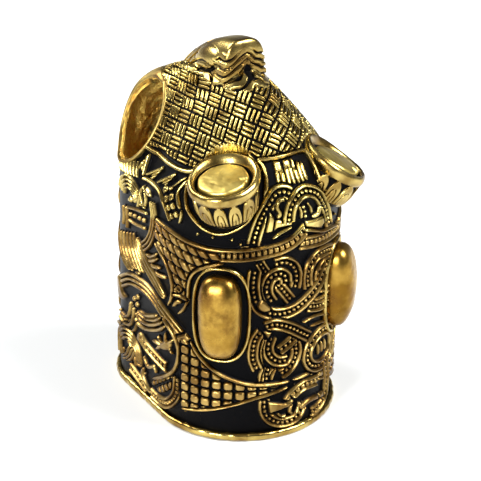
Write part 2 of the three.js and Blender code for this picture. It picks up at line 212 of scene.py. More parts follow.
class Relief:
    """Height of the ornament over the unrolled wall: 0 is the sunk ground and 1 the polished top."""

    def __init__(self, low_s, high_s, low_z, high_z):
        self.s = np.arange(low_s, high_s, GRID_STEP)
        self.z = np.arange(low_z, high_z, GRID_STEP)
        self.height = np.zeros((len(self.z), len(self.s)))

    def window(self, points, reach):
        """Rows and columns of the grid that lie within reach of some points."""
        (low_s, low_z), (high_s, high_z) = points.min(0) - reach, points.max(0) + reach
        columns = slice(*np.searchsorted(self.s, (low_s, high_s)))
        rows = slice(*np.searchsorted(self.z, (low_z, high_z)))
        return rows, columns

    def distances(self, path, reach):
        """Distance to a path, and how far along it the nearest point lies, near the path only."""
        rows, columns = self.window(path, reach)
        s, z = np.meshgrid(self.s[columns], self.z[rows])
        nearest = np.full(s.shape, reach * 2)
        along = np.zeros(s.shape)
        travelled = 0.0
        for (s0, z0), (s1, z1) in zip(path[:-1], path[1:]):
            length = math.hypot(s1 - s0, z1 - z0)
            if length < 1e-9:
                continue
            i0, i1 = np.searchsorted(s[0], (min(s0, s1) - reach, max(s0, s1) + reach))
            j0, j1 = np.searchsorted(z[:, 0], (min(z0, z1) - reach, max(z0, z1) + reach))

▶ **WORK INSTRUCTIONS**
Only the lines from the start of the data to the line holding "return rows, columns" are wanted; return them exactly, both ends included.

▶ **SOLUTION TO THIS EXERCISE**
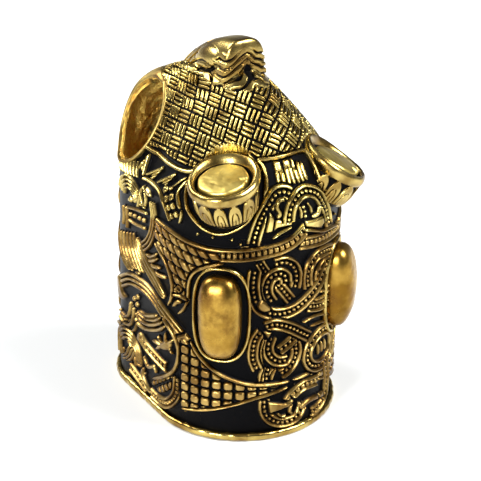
Write part 2 of the three.js and Blender code for this picture. It picks up at line 212 of scene.py. More parts follow.
class Relief:
    """Height of the ornament over the unrolled wall: 0 is the sunk ground and 1 the polished top."""

    def __init__(self, low_s, high_s, low_z, high_z):
        self.s = np.arange(low_s, high_s, GRID_STEP)
        self.z = np.arange(low_z, high_z, GRID_STEP)
        self.height = np.zeros((len(self.z), len(self.s)))

    def window(self, points, reach):
        """Rows and columns of the grid that lie within reach of some points."""
        (low_s, low_z), (high_s, high_z) = points.min(0) - reach, points.max(0) + reach
        columns = slice(*np.searchsorted(self.s, (low_s, high_s)))
        rows = slice(*np.searchsorted(self.z, (low_z, high_z)))
        return rows, columns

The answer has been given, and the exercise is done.